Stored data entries
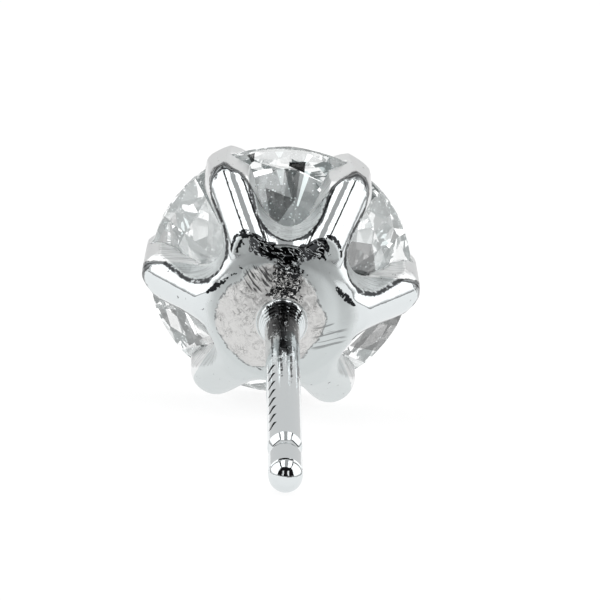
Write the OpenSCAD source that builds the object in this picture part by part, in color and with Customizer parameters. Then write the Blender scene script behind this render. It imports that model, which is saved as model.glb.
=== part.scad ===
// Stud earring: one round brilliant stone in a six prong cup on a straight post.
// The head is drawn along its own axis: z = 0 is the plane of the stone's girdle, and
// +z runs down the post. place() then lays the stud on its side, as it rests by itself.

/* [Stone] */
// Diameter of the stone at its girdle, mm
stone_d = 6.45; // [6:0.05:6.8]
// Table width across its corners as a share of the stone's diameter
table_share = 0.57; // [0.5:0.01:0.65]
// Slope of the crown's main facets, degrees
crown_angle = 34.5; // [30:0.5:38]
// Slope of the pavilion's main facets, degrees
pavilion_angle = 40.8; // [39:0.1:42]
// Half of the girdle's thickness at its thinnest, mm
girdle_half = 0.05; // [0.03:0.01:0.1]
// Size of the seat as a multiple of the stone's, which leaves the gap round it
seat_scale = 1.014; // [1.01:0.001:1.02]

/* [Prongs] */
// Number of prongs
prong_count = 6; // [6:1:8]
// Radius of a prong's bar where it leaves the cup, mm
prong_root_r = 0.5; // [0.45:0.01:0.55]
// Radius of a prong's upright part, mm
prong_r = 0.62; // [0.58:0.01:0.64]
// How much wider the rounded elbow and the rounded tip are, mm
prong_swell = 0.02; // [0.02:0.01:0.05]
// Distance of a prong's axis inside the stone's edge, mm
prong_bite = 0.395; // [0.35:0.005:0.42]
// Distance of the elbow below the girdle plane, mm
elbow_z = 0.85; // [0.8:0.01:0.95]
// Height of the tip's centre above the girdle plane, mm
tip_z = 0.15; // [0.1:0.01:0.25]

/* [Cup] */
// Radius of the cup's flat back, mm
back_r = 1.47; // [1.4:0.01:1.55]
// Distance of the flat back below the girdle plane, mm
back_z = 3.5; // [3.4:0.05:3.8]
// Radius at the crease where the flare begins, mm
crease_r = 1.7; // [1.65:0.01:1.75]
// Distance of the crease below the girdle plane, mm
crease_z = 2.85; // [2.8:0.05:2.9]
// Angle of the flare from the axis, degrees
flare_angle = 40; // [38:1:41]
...
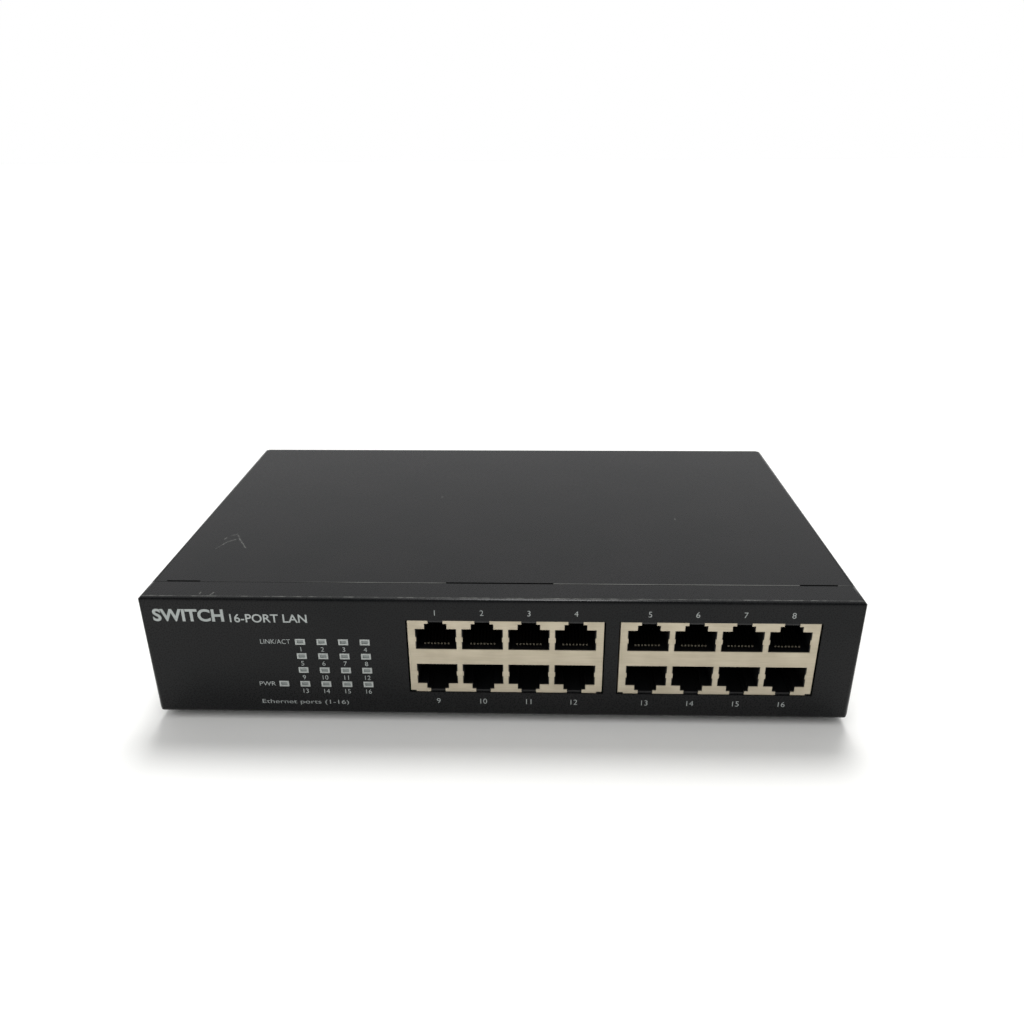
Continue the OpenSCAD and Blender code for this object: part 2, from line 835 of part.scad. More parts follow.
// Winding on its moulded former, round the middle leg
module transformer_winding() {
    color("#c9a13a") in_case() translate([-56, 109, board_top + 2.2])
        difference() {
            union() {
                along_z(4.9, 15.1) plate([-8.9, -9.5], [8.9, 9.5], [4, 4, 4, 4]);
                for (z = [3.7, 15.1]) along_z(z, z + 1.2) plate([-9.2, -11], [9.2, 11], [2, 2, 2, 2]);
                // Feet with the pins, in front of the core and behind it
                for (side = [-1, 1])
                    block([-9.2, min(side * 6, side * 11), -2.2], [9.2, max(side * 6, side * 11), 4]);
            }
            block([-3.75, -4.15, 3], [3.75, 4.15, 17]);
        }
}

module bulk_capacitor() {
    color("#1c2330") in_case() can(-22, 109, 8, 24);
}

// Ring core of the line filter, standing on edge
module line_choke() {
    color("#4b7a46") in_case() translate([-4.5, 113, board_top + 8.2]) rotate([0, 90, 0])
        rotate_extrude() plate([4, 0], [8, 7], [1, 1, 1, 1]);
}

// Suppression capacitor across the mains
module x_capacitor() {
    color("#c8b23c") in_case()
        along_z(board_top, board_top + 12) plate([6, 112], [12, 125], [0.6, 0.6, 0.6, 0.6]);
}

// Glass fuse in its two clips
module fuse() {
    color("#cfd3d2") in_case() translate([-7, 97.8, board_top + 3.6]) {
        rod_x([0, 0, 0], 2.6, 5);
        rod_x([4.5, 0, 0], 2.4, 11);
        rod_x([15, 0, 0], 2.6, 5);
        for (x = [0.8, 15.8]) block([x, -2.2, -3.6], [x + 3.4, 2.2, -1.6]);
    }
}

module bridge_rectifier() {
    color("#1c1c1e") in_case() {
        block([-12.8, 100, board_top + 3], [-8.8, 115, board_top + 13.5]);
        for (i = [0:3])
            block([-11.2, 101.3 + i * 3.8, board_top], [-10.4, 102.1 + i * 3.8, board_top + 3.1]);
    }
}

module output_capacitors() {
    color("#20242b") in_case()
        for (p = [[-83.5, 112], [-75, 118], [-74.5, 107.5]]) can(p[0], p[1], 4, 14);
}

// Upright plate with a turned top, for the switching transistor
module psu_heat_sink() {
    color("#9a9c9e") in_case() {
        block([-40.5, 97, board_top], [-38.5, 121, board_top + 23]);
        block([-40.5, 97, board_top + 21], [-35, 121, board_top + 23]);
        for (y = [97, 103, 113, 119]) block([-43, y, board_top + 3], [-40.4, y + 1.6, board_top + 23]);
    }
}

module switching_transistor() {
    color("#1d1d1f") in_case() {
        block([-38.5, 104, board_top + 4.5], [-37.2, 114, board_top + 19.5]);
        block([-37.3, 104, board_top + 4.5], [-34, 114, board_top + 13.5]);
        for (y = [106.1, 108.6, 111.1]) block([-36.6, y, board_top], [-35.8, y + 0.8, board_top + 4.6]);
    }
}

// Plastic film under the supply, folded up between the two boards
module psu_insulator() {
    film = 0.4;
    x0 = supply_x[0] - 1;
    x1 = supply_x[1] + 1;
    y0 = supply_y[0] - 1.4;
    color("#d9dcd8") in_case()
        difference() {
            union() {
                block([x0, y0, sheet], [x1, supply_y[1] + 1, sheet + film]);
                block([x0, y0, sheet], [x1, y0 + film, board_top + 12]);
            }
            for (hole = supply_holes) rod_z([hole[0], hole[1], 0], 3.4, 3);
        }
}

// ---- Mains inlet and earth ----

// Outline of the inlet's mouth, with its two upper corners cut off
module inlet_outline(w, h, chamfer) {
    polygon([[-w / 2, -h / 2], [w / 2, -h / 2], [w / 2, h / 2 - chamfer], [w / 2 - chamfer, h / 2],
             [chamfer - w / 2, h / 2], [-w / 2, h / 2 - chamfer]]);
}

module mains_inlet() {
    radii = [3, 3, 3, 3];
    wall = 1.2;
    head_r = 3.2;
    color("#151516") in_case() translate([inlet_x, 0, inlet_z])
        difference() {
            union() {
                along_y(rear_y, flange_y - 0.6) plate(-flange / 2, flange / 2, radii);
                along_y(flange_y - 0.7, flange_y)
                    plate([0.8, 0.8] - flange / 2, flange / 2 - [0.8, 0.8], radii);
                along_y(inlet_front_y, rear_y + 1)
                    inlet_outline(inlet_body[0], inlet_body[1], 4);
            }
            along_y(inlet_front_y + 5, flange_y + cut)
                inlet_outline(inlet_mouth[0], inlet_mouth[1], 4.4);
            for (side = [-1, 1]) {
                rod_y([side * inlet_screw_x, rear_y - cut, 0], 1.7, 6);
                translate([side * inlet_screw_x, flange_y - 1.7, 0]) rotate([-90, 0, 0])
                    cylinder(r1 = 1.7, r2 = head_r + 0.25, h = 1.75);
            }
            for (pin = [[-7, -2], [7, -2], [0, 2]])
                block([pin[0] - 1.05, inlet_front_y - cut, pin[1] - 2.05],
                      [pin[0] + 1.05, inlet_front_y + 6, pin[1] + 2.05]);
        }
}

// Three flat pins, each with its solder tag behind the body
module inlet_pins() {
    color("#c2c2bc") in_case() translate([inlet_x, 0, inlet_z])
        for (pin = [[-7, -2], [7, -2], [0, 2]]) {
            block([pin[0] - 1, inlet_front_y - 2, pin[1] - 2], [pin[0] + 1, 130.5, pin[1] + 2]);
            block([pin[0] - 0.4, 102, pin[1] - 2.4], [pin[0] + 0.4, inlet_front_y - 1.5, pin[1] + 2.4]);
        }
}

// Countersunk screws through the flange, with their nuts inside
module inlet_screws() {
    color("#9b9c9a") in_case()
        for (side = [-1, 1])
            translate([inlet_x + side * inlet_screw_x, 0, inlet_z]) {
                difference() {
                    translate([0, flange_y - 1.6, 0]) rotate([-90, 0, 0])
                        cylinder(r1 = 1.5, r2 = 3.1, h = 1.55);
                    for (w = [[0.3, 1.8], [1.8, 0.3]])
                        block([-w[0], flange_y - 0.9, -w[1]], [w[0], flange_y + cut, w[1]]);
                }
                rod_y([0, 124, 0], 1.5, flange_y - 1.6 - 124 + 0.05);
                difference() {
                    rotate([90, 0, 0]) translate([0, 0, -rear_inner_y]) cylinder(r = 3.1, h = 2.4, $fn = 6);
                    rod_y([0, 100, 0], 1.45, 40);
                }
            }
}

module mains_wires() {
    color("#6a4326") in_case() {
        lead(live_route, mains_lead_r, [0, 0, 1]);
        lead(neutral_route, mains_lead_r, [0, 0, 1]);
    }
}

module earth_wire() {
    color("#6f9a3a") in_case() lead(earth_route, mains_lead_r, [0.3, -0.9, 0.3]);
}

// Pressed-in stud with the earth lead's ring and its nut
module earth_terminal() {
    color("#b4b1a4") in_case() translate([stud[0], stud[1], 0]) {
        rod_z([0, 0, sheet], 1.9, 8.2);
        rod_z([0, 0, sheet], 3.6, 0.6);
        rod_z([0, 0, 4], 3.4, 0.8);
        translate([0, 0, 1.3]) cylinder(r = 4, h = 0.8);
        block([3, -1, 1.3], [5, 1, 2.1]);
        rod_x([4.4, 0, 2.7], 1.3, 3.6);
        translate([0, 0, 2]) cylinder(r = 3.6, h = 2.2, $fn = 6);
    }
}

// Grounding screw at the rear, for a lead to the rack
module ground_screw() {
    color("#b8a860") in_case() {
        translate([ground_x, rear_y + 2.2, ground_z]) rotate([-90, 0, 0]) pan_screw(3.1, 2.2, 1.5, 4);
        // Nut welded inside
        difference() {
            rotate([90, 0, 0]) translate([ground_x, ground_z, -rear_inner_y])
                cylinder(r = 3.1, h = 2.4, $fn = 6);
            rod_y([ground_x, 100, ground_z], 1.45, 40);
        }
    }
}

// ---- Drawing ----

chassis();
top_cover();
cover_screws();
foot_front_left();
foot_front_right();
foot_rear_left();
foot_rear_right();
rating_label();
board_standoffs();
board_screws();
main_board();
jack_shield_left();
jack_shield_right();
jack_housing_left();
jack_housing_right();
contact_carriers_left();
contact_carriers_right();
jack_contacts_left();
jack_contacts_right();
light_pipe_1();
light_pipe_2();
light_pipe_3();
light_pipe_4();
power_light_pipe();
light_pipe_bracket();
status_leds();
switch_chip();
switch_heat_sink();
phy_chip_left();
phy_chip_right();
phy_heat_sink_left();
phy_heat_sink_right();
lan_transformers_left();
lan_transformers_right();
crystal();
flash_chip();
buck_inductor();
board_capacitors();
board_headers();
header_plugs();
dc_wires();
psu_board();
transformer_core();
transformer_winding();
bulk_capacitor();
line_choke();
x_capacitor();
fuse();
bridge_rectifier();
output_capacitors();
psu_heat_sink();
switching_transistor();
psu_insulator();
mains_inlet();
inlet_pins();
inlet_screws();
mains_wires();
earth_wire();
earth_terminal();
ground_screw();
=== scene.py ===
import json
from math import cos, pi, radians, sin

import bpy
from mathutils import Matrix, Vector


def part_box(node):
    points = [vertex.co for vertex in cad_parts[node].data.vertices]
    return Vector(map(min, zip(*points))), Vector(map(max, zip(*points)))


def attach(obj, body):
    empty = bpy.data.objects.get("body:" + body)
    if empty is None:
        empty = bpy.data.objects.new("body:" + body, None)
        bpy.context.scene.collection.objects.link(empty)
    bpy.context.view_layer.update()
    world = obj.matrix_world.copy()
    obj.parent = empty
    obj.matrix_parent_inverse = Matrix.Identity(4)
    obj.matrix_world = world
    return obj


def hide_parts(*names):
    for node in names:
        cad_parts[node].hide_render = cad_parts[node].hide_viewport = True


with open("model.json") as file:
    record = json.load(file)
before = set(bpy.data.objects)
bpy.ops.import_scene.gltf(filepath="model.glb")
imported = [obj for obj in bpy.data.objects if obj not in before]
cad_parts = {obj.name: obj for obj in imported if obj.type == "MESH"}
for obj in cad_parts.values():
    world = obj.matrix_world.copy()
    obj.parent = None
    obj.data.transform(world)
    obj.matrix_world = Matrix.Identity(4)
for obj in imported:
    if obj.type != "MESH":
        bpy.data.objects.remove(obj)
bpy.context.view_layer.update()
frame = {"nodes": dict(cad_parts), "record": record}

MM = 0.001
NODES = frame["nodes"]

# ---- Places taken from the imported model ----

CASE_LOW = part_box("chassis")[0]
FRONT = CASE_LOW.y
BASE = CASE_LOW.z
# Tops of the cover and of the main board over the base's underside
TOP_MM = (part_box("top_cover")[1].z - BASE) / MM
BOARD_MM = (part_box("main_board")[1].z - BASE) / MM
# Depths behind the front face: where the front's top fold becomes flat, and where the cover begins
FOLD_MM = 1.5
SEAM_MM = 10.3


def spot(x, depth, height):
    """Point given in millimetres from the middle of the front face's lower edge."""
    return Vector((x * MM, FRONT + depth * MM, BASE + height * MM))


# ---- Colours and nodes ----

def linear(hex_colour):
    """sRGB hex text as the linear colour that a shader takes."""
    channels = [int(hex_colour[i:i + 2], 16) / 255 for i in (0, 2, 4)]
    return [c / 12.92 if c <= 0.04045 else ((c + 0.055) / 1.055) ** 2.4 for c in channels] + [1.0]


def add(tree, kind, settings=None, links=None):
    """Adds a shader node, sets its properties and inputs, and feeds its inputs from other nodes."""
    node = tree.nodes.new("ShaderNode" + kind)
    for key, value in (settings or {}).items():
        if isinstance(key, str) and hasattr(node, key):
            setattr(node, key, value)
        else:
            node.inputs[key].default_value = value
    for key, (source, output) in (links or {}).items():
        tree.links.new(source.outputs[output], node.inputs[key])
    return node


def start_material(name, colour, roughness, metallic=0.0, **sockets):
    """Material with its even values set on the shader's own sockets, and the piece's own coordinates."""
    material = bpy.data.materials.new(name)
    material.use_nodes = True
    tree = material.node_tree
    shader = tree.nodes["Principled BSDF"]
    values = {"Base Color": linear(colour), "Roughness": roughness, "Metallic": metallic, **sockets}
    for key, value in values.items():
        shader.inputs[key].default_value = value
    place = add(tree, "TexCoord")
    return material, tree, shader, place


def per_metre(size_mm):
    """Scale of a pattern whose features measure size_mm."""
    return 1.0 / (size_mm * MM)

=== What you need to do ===
Extract from the material all lines containing the string "model".

=== Result of this exercise ===
Write the OpenSCAD source that builds the object in this picture part by part, in color and with Customizer parameters. Then write the Blender scene script behind this render. It imports that model, which is saved as model.glb.
with open("model.json") as file:
bpy.ops.import_scene.gltf(filepath="model.glb")
# ---- Places taken from the imported model ----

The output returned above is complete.